His family was politically and socially conscious, and this awareness is reflected in the music Naidoo makes today. His granduncle, Marcus Solomon, who was imprisoned on Robben Island for 10 years, was particularly responsible for raising Naidoo’s awareness of the social ills of apartheid.

Solomon used the 1987 film, Cry Freedom, in which Denzel Washington plays Black Consciousness Movement leader Steve Biko, to help teach Naidoo about the past. “He gave me a good understanding of what apartheid was at that young age.”

The musician credits his friend, the late Reece Timothy, for encouraging him to become a jazz drummer. However, it was after meeting Alan Webster that his jazz education broadened. Webster, the Standard Bank National Youth Jazz Festival director, introduced Naidoo to John Coltrane’s Blue Train album, which started his musical education. “That was how I got into the history of jazz and learned the music.”

At present, Naidoo is putting together The Bridge, a big band ensemble consisting of South African, Swedish and American artists. He is also working on a science-fiction inspired piece named Contact, which is based on American astronomer Carl Sagan’s fictional novel of the same name. “Science fiction gives complex messages in a creative way. I write music based on imaginary scenarios.”

The message of Contact, he says, is about the unfamiliarity you experience when you first meet people from upbringings different from your own. “When we meet people from different backgrounds they seem alien to us. But if we make an effort to know each other, we will notice we are not that different and we can relate to each other.”

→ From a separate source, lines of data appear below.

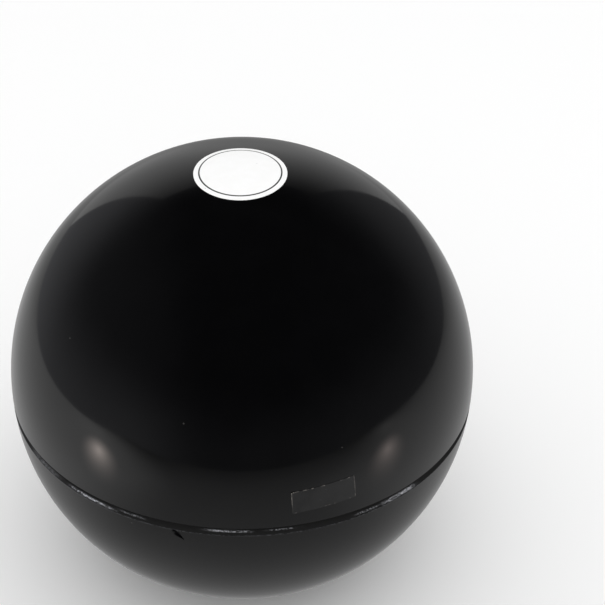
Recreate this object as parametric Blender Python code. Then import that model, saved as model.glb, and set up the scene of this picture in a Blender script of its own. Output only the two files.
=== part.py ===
"""An answer ball: a hollow two-piece ball that stands on a flat ring round a recessed window.

Behind the window a sealed reservoir holds dark dye, and a twenty-sided die floats in it.
Metres, +Z up. The origin is on the ball's axis, in the plane of the foot ring.
"""

from math import acos, asin, atan2, cos, pi, radians, sin, sqrt

import bmesh
import bpy
from mathutils import Matrix, Vector

MM = 0.001
GAP = 0.3 * MM

# Ball
BALL_RADIUS = 50 * MM
WALL = 2.5 * MM
FOOT_RADIUS = 23.5 * MM
BALL_CENTRE_Z = sqrt(BALL_RADIUS**2 - FOOT_RADIUS**2)
BORE_RADIUS = BALL_RADIUS - WALL

# Seam round the middle: a groove with bevelled rims, and a lip that stands inside the upper shell
SEAM_HALF_GAP = 0.2 * MM
SEAM_BEVEL = 0.3 * MM
LIP_THICKNESS = 1.1 * MM
LIP_HEIGHT = 2.0 * MM

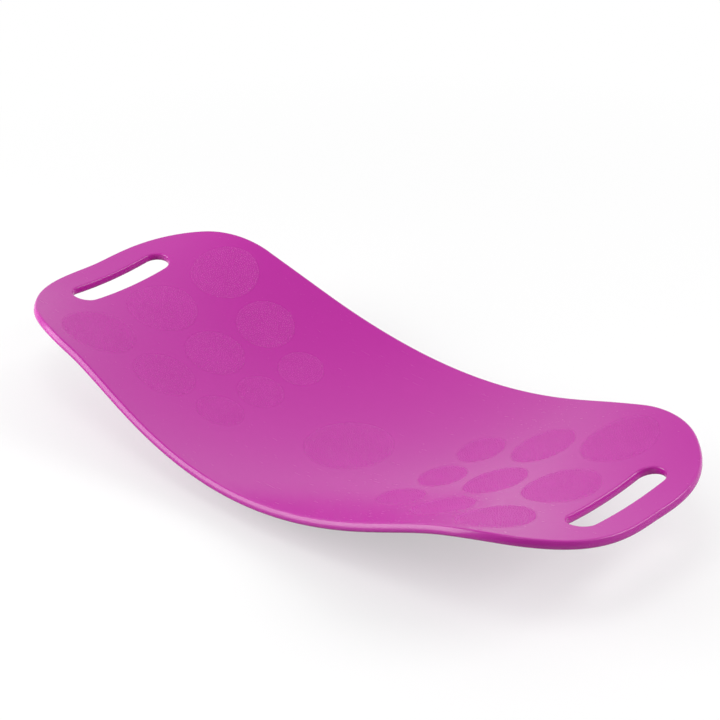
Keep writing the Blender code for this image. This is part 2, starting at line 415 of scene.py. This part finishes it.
# %% Mirror the quarter into the whole loop
def flipped(points, x_sign, y_sign):
    """A mirrored Bezier point. Mirroring turns the loop round, so its two handles change places."""
    before, point, after = (Vector((p.x * x_sign, p.y * y_sign)) for p in points)
    return after, point, before


right_half = quarter + [flipped(points, 1, -1) for points in quarter[2::-1]]
outline = right_half + [flipped(points, -1, 1) for points in right_half[-2:0:-1]]
print("the outline has", len(outline), "Bezier points")

# %% [markdown]
# Each rim becomes a list of points, each with the direction that points out of the plastic there. For the
# outline that is outwards, and for a slot or a pocket it is into the hole. With these directions one recipe
# can round every edge. All rims run anticlockwise, because the triangulation further down takes that for the
# inside.

# %% The outline as a rim
RIM_STEP = 0.0026


def outline_rim():
    points = []
    for (_, start, leaving), (arriving, stop, _) in zip(outline, outline[1:] + outline[:1]):
        corners = [corner.to_3d() for corner in (start, leaving, arriving, stop)]
        steps = round((stop - start).length / RIM_STEP)
        points += [point.to_2d() for point in interpolate_bezier(*corners, steps + 1)[:-1]]
    points.reverse()
    rim = []
    for before, point, after in zip(points[-1:] + points[:-1], points, points[1:] + points[:1]):
        along = (after - before).normalized()
        rim.append((point, Vector((along.y, -along.x))))
    return rim


deck_rim = outline_rim()
print("the outline's rim has", len(deck_rim), "points; the first looks", deck_rim[0][1])

# %% Slots and rounds as rims
SLOT_LENGTH, SLOT_WIDTH = 0.1084, 0.0245
SLOT_SETBACK = 0.0389
SLOT_X = LENGTH / 2 - SLOT_SETBACK


def slot_rim(centre_x, arc_steps=22, straight_steps=30):
    """A slot with round ends, long across the board. The plastic lies outside it."""
    radius, half_straight = SLOT_WIDTH / 2, (SLOT_LENGTH - SLOT_WIDTH) / 2
    rim = []
    for side in (1, -1):
        for step in range(arc_steps):
            out = towards(math.pi * step / arc_steps) * side
            rim.append((Vector((centre_x, half_straight * side)) + out * radius, -out))
        for step in range(straight_steps):
            across = half_straight * side * (1 - 2 * step / straight_steps)
            rim.append((Vector((centre_x - radius * side, across)), Vector((side, 0))))
    return rim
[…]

It is a message that is reflected in Naidoo’s life as a jazz musician. Through his music he has met and played alongside numerous artists from various backgrounds, including Abdullah Ibrahim, Miriam Makeba, Bheki Mseleku and Jimmy Dludlu. Yet he feels he has only had the opportunity to play with these jazz legends because of Mandela’s activism against apartheid and the subsequent freedom it brought. “I have a lot more opportunities that many of my older colleagues did not have when they were making music in the past.”